Sempre a Voronezh è stato segnalato l’inserimento di numerose schede elettorali nelle urne prima dell'inizio ufficiale delle votazioni. Il governo della regione di Voronezh si è affrettato a smentire le notizie sui presunti brogli, etichettandole come fake news della “propaganda “filo-occidentale e filo-ucraina”.
Ovd-Info, organizzazione impegnata nella difesa dei diritti umani, ha comunicato sui propri canali social - «stiamo lavorando in queste ore in modalità rafforzata», si legge - un numero di telefono al quale risponderanno alcuni avvocati per fornire assistenza legale a tutti gli elettori che denunciano pressioni, anche nelle vicinanze dei seggi, per sostenere un candidato ben preciso.
L’analista politico indipendente Vitaliy Averin non intravede nel futuro prossimo alcuna novità. Il copione, con la protervia di Vladimir Putin, continuerà a ripetersi. «Finché in Russia – dice al Dubbio - esisterà un’autocrazia personalistica, questo copione si ripeterà di elezione in elezione. Putin può essere considerato come “il candidato di base”. Ma tale candidato può essere cambiato ed è possibile offrire qualche elemento di novità solo se si permette ad altre persone di concorrere alla pari. Ad esempio, il Cremlino avrebbe potuto consentire a Boris Nadezhdin di partecipare alle elezioni presidenziali, ma così non è stato». Dunque, neanche una parvenza di democrazia.
In Russia il dissenso viene represso con sanzioni pesantissime che colpiscono avvocati, giornalisti e intellettuali. «Questa – afferma Averin - può e deve essere definita una politica del terrore. Il regime sta cambiando e sta diventando sempre più repressivo». Un mese fa, dopo la morte di Alexei Navalny, i russi hanno voluto ricordare l’oppositore morto nella colonia penale siberiana di “Polar wolf” lasciando fiori nei pressi dei monumenti di numerose città, Mosca e San Pietroburgo comprese. «Il regime al potere – commenta Vitaliy Averin - ha tradizionalmente paura delle manifestazioni popolari di massa. Navalny ha svolto il ruolo più importante nella vita politica della Russia e la sua morte significa l'inizio di una nuova fase nella storia moderna del mio Paese. In questo contesto la vita di chi contesta Putin diventa molto difficile. Il diritto alla difesa non è garantito e tutelato. Qualsiasi oppositore del Cremlino può essere eliminato sia attraverso la polizia che attraverso i tribunali, ma anche con metodi criminali. Una opposizione politica comunque penso che sia possibile, soprattutto a livello locale e regionale, ma al momento i cambiamenti possono essere avviati solo dalla classe dirigente. Possono verificarsi in caso di morte di Putin o di colpo di Stato. Sono convinto che questo sia il momento più triste per la Russia nella sua storia post-sovietica».

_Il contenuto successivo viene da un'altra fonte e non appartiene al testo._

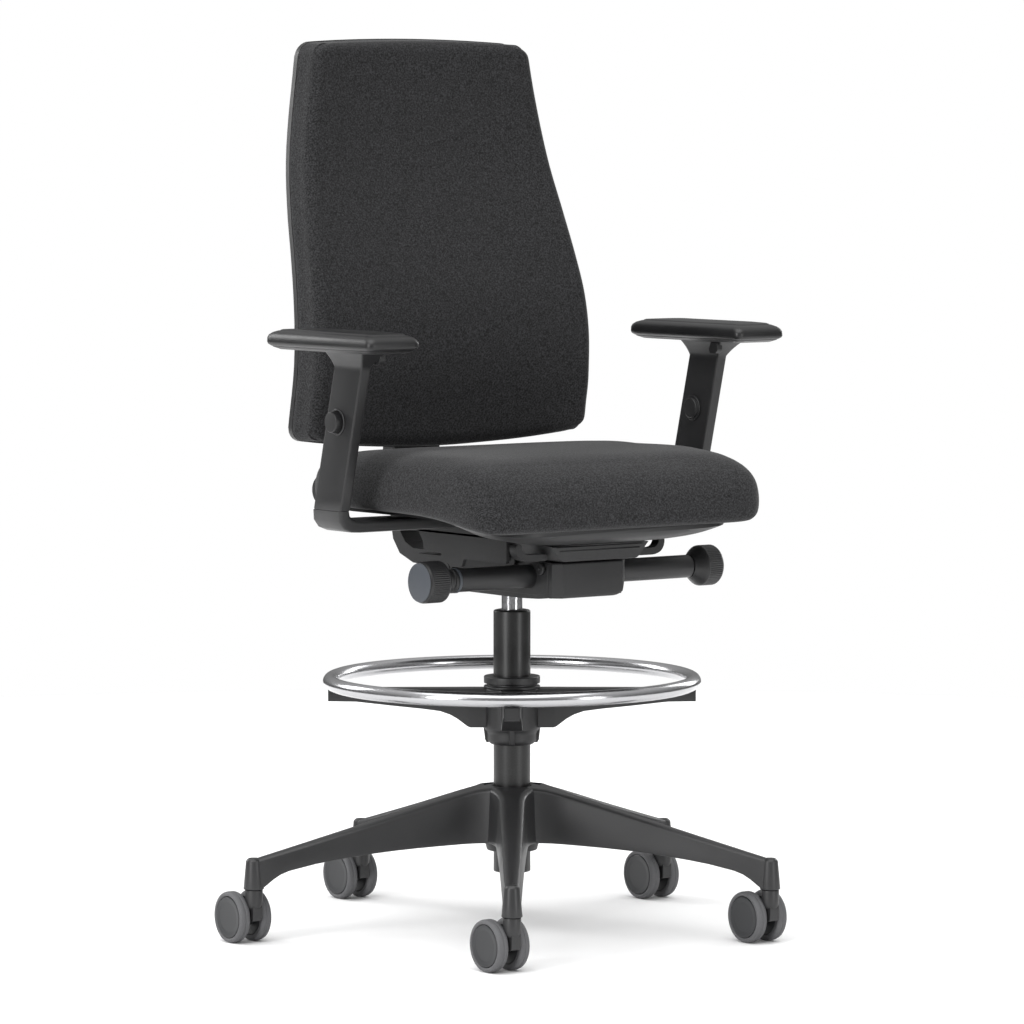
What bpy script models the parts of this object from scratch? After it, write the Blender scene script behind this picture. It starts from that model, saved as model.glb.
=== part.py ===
"""Drafting chair: five-arm base on casters, height-adjustable foot ring, gas lift, synchronous tilt
mechanism with a sliding seat, tilting and height-adjustable backrest, and adjustable armrests.

Every piece is drawn in column coordinates: the column's axis is x = y = 0, the floor is z = 0 and the
sitter faces -Y. The whole chair hangs on one empty, which centres its footprint on the world origin.
"""
import math

import bmesh
import bpy
import numpy as np
from mathutils import Matrix, Vector

MM = 0.001
GAP = 0.3 * MM                      # clearance between touching pieces

# Base and casters
ARM_REACH = 362 * MM                # column axis to caster stem
ARM_ANGLES = (-36, 36, 108, 180, -108)   # degrees from the front, toward +X
HUB_RADIUS, HUB_BOTTOM, HUB_TOP = 50 * MM, 124 * MM, 197 * MM
SOCKET_BOTTOM = 73.5 * MM
STEM_RADIUS = 5.5 * MM
WHEEL_RADIUS = 34.5 * MM
WHEEL_FACETS = 20
CASTER_TRAIL = 27 * MM              # stem axis to axle, toward the back
WHEEL_INNER, WHEEL_OUTER = 8.8 * MM, 25 * MM
HUB_CAP_RADIUS, HUB_CAP_FACE = 27.5 * MM, 22.7 * MM
STUB_RADIUS = 3.2 * MM

# Column and gas lift
TUBE_RADIUS, TUBE_WALL, TUBE_BOTTOM, TUBE_TOP = 25 * MM, 2.5 * MM, 82.5 * MM, 437.5 * MM
CYLINDER_RADIUS, CYLINDER_BOTTOM, CYLINDER_TOP = 14 * MM, 100 * MM, 499 * MM
ROD_RADIUS = 5 * MM

# Foot ring
RING_RADIUS, RING_TUBE, RING_HEIGHT = 245.5 * MM, 9.8 * MM, 341.8 * MM
SPOKE_TOP = RING_HEIGHT - RING_TUBE - GAP
SPOKE_ANGLES = (-36, 54, 144, -126)
LOCK_TOP = 348 * MM

# Tilt mechanism
CASE_HALF, CASE_WALL = 60 * MM, 8 * MM
CASE_FRONT, CASE_REAR, COVER_FRONT = -165 * MM, 100 * MM, -183 * MM
BAR_Y, BAR_Z, BAR_RADIUS = -123 * MM, 494.8 * MM, 15.5 * MM
LIFT_BAR_END, TENSION_BAR_END = 205 * MM, 180 * MM
SHAFT_RADIUS = 6 * MM
KNOB_END = 238 * MM
SEAT_PIVOT = (-85 * MM, 517 * MM)  # y, z
BACK_PIVOT = (55 * MM, 495 * MM)    # y, z
CARRIER_BOTTOM, CARRIER_TOP = 543 * MM, 554.7 * MM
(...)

La giornalista Marina Ovsyannikova, diventata famosa per aver esposto un cartello contro la guerra nel marzo 2002, durante l’edizione serale del telegiornale di Channel One, vive da oltre un anno in Francia. È riuscita a fuggire da Mosca con la figlia adolescente, dopo l’avvio di una serie di processi a suo carico che, sicuramente, come successo in altri casi, l’avrebbero portata dietro le sbarre. «Il 17 marzo, alle 12, - ha scritto sulle sue pagine Telegram e Facebook la reporter dissidente - ho intenzione di infrangere il divieto della polizia francese di avvicinamento all'ambasciata russa. Domani, a mezzogiorno, mi unirò a tante altre persone per esprimere il mio più profondo disprezzo per il regime di Putin. Avrei voluto scrivere il nome di Navalny sulla scheda elettorale. Ma si tratta per me di una missione impossibile. In primo luogo, sono ricercata e, poi, ho lo status di rifugiato politico, senza passaporto russo. La mia all’iniziativa “Mezzogiorno contro Putin” so anche che è rischiosa per tutti i cittadini liberi».